The islanders have taken to painting the sides of their sheep with big stripes and shapes, including one good rendition of an Austrian flag. They used to use ear-tagging to identify the sheep, but the paint makes it easier when the sheep go walkabout up the mountainside. They can identify them with binoculars – “saves a long walk”. But I noticed they’d only painted one side of the sheep – maybe they have two legs shorter than the other two, and always present the same side to the sea.
Linda, my host, gave me a goodbye present, very touching. Lucky I didn’t open it until I got on the boat. It was a pair of homemade socks. At least I hope they’re homemade with Tristan wool, you can’t do this sort of thing in a factory. They are grey, that sort of dark schoolboy grey you get in uniforms, with two wide stripes at the top. Purple and Orange. Maybe they’re signalling socks for when you fall overboard.
Tristanians all seem to own their own lifejackets.
The old ways are slipping. Linda the Hebridean has tried, in her time there, to get the islanders to perform traditional songs and dances. They won’t, all they’ll sing is a few lines of country and western songs. The accordian is the folk instrument of choice, but she has never managed to get anyone to play for her – “Desmond’s got the accordian” being a typical excuse. There is something called the “Pillow Dance”, which people just laugh at when mentioned.
The Administrator has brought his kilt, his wife being Scots. He wants to reintroduce Scottish Country Dancing, since the islanders used to do a lot of that. The first settler was a Scot. Most of the early settlers were bachelors, and they had to bring women from St Helena for them.
In an earlier installment, I may have given the impression that the Administrator and his wife were a bit of a joke. They are not, they seem very suited to working here, are very dedicated, and are widely liked. He does have very bad taste in jokes, though.
We could have gone to Gough Island. The boat was scheduled to go to Gough on the way back, to deliver some stores for the weather station there. Gough is just 200 nautical miles south of Tristan, but is in The Roaring Forties and is much colder. But Linda chartered the Kelso to take her and some others there for a short visit – although they almost got stuck and would have had a much longer visit. So we didn’t go.
Incidentally, the scientists on Gough have a beard growing competition while they are stationed there.
Many people liken life on the island to Communism. The boat is lurching too much to go into that here, but they may be right.
I think of Tristan as being way south. almost Antartica. But it is the same latitude south as the Azores are North. The world is very north-biased.
I just found a map of Tristan on my computer. This includes some local place names used by the islanders. I spelt Pigbite wrong. The Ponds are called The Ponds up the Eastard, although I think the mapmaker was just too polite to use the real name, The Ponds up the Bastard. There are headlands called Down-where-the-Minister-land-his things and Ridge-where-the-Goat-jumped-off.

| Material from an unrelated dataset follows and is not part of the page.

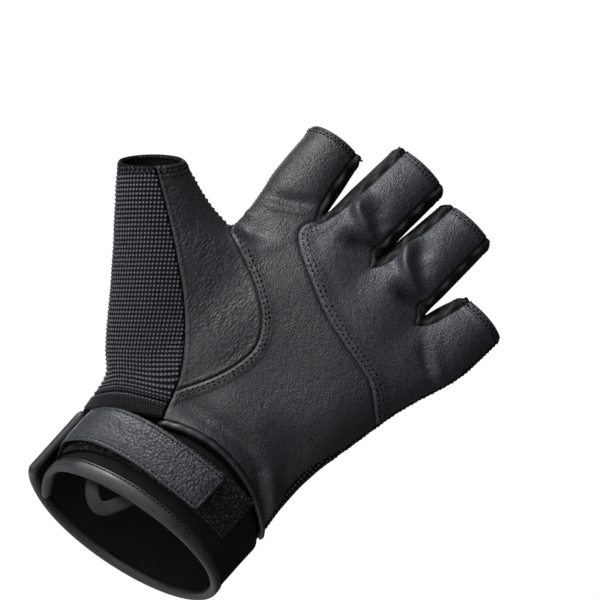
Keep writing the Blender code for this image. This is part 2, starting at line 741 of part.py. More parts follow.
def make_pull_loop():
    """The webbing loop that hangs below the wrist edge, both ends inside the band."""
    inside = -BAND_WALL - (BINDING_DEPTH - BAND_WALL) / 2 - 2 * GAP - LOOP_WALL / 2
    middle_turn = (LOOP_LEFT + LOOP_RIGHT) / 2
    half_turn = (LOOP_RIGHT - LOOP_LEFT) / 2
    route = [(-1, LOOP_TOP), (-1, LOOP_TOP * 0.4)]
    steps = 8
    bend_top = LOOP_TOP * 0.4 - LOOP_DROP * 0.35
    for step in range(steps + 1):
        angle = math.pi * step / steps
        route.append((-math.cos(angle), bend_top - (LOOP_DROP + bend_top) * math.sin(angle)))
    route += [(1, LOOP_TOP * 0.4), (1, LOOP_TOP)]
    centres = [cuff_point(middle_turn + half_turn * side, height, inside) for side, height in route]
    sections = []
    for index, centre in enumerate(centres):
        before = centres[max(index - 1, 0)]
        after = centres[min(index + 1, len(centres) - 1)]
        along = (after - before).normalized()
        out = band_side(middle_turn, 0.0, inside)
        across = along.cross(out).normalized()
        out = across.cross(along).normalized()
        half = across * LOOP_WIDTH / 2
        thick = out * LOOP_WALL / 2
        sections.append([centre - half - thick, centre + half - thick,
                         centre + half + thick, centre - half + thick])
    return loft(sections)


def make_material(name, colour, roughness):
    """A plain Principled material with the piece's own colour."""
    material = bpy.data.materials.new(name)
    material.use_nodes = True
    shader = material.node_tree.nodes["Principled BSDF"]
    shader.inputs["Base Color"].default_value = (*colour, 1)
    shader.inputs["Roughness"].default_value = roughness
    shader.inputs["Metallic"].default_value = 0
    return material


def add_part(name, shape, collection, colour, roughness):
    """Make one named object from a finished bmesh."""
    mesh = bpy.data.meshes.new(name)
    shape.to_mesh(mesh)
    shape.free()
    part = bpy.data.objects.new(name, mesh)
    part.data.materials.append(make_material(name, colour, roughness))
    collection.objects.link(part)
    return part


LEATHER = ((0.032, 0.033, 0.037), 0.45)
WEAVE = ((0.010, 0.010, 0.012), 0.85)
BINDING = ((0.040, 0.042, 0.046), 0.38)
TAPE = ((0.007, 0.007, 0.008), 0.95)


def main():
    """Build the glove's pieces, each one object."""
    for old in list(bpy.data.objects):
        bpy.data.objects.remove(old)
    parts = bpy.data.collections.new("trekking_glove")
    guides = bpy.data.collections.new("cutters")
    for collection in (parts, guides):
        bpy.context.scene.collection.children.link(collection)

    skin = make_skin(guides)
    dent_skin(skin)
    cut_region(skin, Seam(WEAVE_SEAM, WEAVE_SEAM_ENDS), FRONT, FRONT, THUMB_WEAVE)
    cut_region(skin, Seam(PATCH_SEAM, PATCH_SEAM_ENDS), FRONT, FRONT, THUMB_LEATHER)
    cut_region(skin, Seam(PALM_SEAM, PALM_SEAM_ENDS), FRONT, FINGER_LEATHER, FRONT)
    skin.normal_update()
    panels = [("palm_leather", FRONT, LEATHER_WALL, LEATHER),
              ("finger_leather", FINGER_LEATHER, LEATHER_WALL, LEATHER),
              ("thumb_leather", THUMB_LEATHER, LEATHER_WALL, LEATHER),
              ("thumb_weave", THUMB_WEAVE, WEAVE_WALL, WEAVE),
              ("back_weave", BACK, WEAVE_WALL, WEAVE)]
    for index in range(FINGERS - 1):
        panels.append((f"fourchette_{index + 1}", FOURCHETTE + index, WEAVE_WALL, WEAVE))
    for name, region, wall, (colour, roughness) in panels:
        add_part(name, make_panel(skin, region, wall), parts, colour, roughness)
    skin.free()

    for name, make, (colour, roughness) in (
            ("cuff_band", make_band, WEAVE),
            ("cuff_binding", make_cuff_binding, BINDING),
            ("side_binding", make_side_binding, BINDING),
            ("palm_roll", make_palm_roll, LEATHER),
            ("strap", make_strap, LEATHER),
            ("hook_tape", make_hook_tape, TAPE),
            ("loop_tape", make_loop_tape, TAPE),
            ("pull_loop", make_pull_loop, WEAVE)):
        add_part(name, make(), parts, colour, roughness)


main()
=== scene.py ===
"""The looks of a half-finger trekking glove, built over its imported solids, in metres.

+Z runs from the wrist to the fingertips, the palm faces -Y and the thumb lies towards -X. One
smooth form of the hand is cut along its seams into leather and stretch panels, and the pieces of
the cuff are wrapped round the wrist by one function of angle, height and stand-off.
"""

from __future__ import annotations

import logging
import math
from collections.abc import Callable, Sequence
from dataclasses import dataclass, field
from enum import IntEnum

import bmesh
import bpy
import numpy as np
from bmesh.types import BMEdge, BMesh, BMFace, BMVert
from bpy.types import Material, NodeSocket, NodeTree
from mathutils import Matrix, Vector, noise
from mathutils.bvhtree import BVHTree
from mathutils.kdtree import KDTree


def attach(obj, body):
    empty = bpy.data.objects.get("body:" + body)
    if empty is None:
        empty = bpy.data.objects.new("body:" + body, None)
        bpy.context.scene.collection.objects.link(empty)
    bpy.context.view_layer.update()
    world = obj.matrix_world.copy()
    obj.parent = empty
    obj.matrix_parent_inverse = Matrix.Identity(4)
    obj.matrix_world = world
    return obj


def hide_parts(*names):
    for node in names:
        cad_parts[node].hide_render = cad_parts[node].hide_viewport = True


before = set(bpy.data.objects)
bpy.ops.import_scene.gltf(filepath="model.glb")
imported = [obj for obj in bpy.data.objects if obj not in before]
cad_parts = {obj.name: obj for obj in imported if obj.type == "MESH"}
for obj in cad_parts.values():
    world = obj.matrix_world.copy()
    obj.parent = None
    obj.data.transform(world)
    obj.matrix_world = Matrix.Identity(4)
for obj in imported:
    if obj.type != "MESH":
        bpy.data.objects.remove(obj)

LOG = logging.getLogger("glove")
MM = 0.001

Point = tuple[float, float]


class Region(IntEnum):
    """The panel that a face of the hand's form belongs to."""

    PALM_LEATHER = 0
    BACK_WEAVE = 1
    THUMB_WEAVE = 2
    THUMB_LEATHER = 3
    FINGER_LEATHER = 4
    FOURCHETTE_1 = 5
    FOURCHETTE_2 = 6
    FOURCHETTE_3 = 7


# Helpers


def linear(hex_colour: str) -> tuple[float, float, float, float]:
    """Turn an sRGB hex colour into Blender's linear colour.

    Args:
        hex_colour: six hex digits, such as "2e3033".

    Returns:
        Red, green, blue and an alpha of 1.
    """
    shares = [int(hex_colour[start:start + 2], 16) / 255 for start in (0, 2, 4)]
    curve = [s / 12.92 if s <= 0.04045 else ((s + 0.055) / 1.055) ** 2.4 for s in shares]
    return (curve[0], curve[1], curve[2], 1.0)


def smoothstep(value: float, low: float, high: float) -> float:
    """Rise smoothly from 0 at low to 1 at high."""
    t = min(max((value - low) / (high - low), 0.0), 1.0)
    return t * t * (3 - 2 * t)


def rise(values: np.ndarray, low: float, high: float) -> np.ndarray:
    """The same smooth rise for an array."""
    t = np.clip((values - low) / (high - low), 0.0, 1.0)
    return t * t * (3 - 2 * t)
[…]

There’s an unnamed gulch between First Gulch and Third Gulch.
Life on the ship is as before. We already had the barbecue. I’m already fed up making tea with lukewarm water from a flask and UHT milk. I avoid the Red Bush tea bags. I don’t feel as sick as before, and maybe I’ll get some work done. When you sleep, there’s a definite sense of movement as well as the swaying, but it always seems to be to the back of the ship.

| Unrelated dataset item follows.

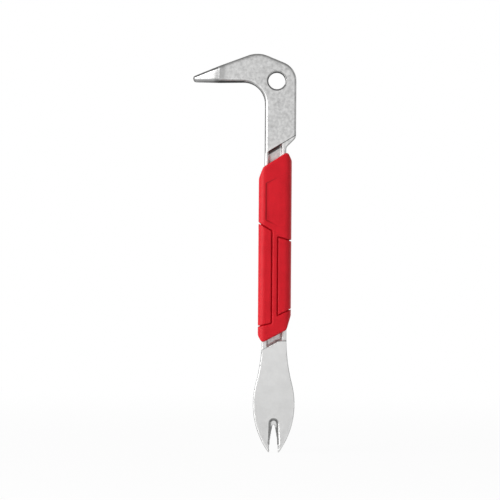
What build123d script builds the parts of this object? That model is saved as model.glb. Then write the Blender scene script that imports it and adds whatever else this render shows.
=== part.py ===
"""Ten-inch nail-pulling pry bar with a moulded grip.

One forged bar: a nail claw at the top, turned square to the shank, a flat head with a hanging
hole, an I-beam shank and a spoon-shaped fork at the foot. The grip is moulded on the shank in
three shots: a hard core in the web pockets, a soft cover, and a soft pad on each side.

Frame: origin at the centre of the hanging hole, +Z up along the shank, -X towards the claw's
tips, -Y towards the dished face of the fork. Millimetres.
"""
from build123d import *
from math import cos, radians, sin, tan
import os

os.makedirs("parts", exist_ok=True)

# ---- overall sizes
overall_length = 254.0      # top of the head's dome to the fork's tips
dome_height = 17.1          # dome above the hanging hole's centre
claw_reach = 53.4           # hanging hole's centre to the claw's tips
centre_x = -0.6             # centreline of shank, grip and fork

# ---- head plate
plate_thickness = 11.0
plate_edge_x = 12.4         # straight right-hand edge
plate_corner_z = -36.2      # corner between the right-hand edge and the slanted foot
plate_corner_round = 4.0
plate_foot_angle = 45.0     # slope of the foot where it runs in to the shank
plate_foot_round = 2.5      # inside that run-in
plate_root = 16.0           # how far the head runs on down the shank, under the grip
plate_edge_chamfer = 1.3    # along the long edges of plate and claw
dome_centre_x = -12.5       # crown of the dome
dome_half_chord = 6.2
dome_rise = 1.1             # crown above the chord's ends
hole_diameter = 11.0
heel_angle = 67.5           # where the sloping heel meets the round about the hole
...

I spent part of yesterday trying to photograph Albatrosses. I thnk there are two species of Albatross. One, the big ones, only exist in Attenburgh-land, along with the friendly penguins. The others, the smaller ones, are specially trained to stay out of the range of long lenses. But they are beautiful to watch. They skim along at wave height, turning this way and that, riding the small updraughts from the waves, going down between waves, hardly ever flapping their wings. They seem to be systematically scouring the surface of the ocean, a long, long way from their homes – these nay not even be Tristanian Albies. They have their own paths, and just circle the boat a few times when they encounter it before going off again.
We did some speed tests yesterday, taking two engines up to full load for a short period – they normally run at half load. Speed increased from 10.3 to 13 knots. I’d like to say the prow rose out of the water as we aquaplaned thorugh the seas. But we didn’t. It was exactly the same as before, but we were using 50% more fuel. The boat has four engines, but only two used at a time. It’s said she can do up to 20 knots using the four engibes if she has to, and could make it to Tristan in 4 days. They’d do that if there was a volcanic crisis, although they wouldn’t have any fuel to get back.
I’ll stop now, before I get carried away getting philosophical about the meaning of life while sailing into the sunset.
Because we’re sailing in the wrong direction. The sun sets behind us. But the Albatross are with us, if only fleetingly.
See ya buddies!
Tristan Diary – 08/02/2005
“Wild cattle may be found in many parts of Tristan Island, and the islanders will only approach them if armed.” from Africa Pilot Volume II, 12th Edition, 1977, Admiralty Sailing Directions, Hydrographic Department, Taunton, UK.
And the boat I can’t spell is the Agulhas.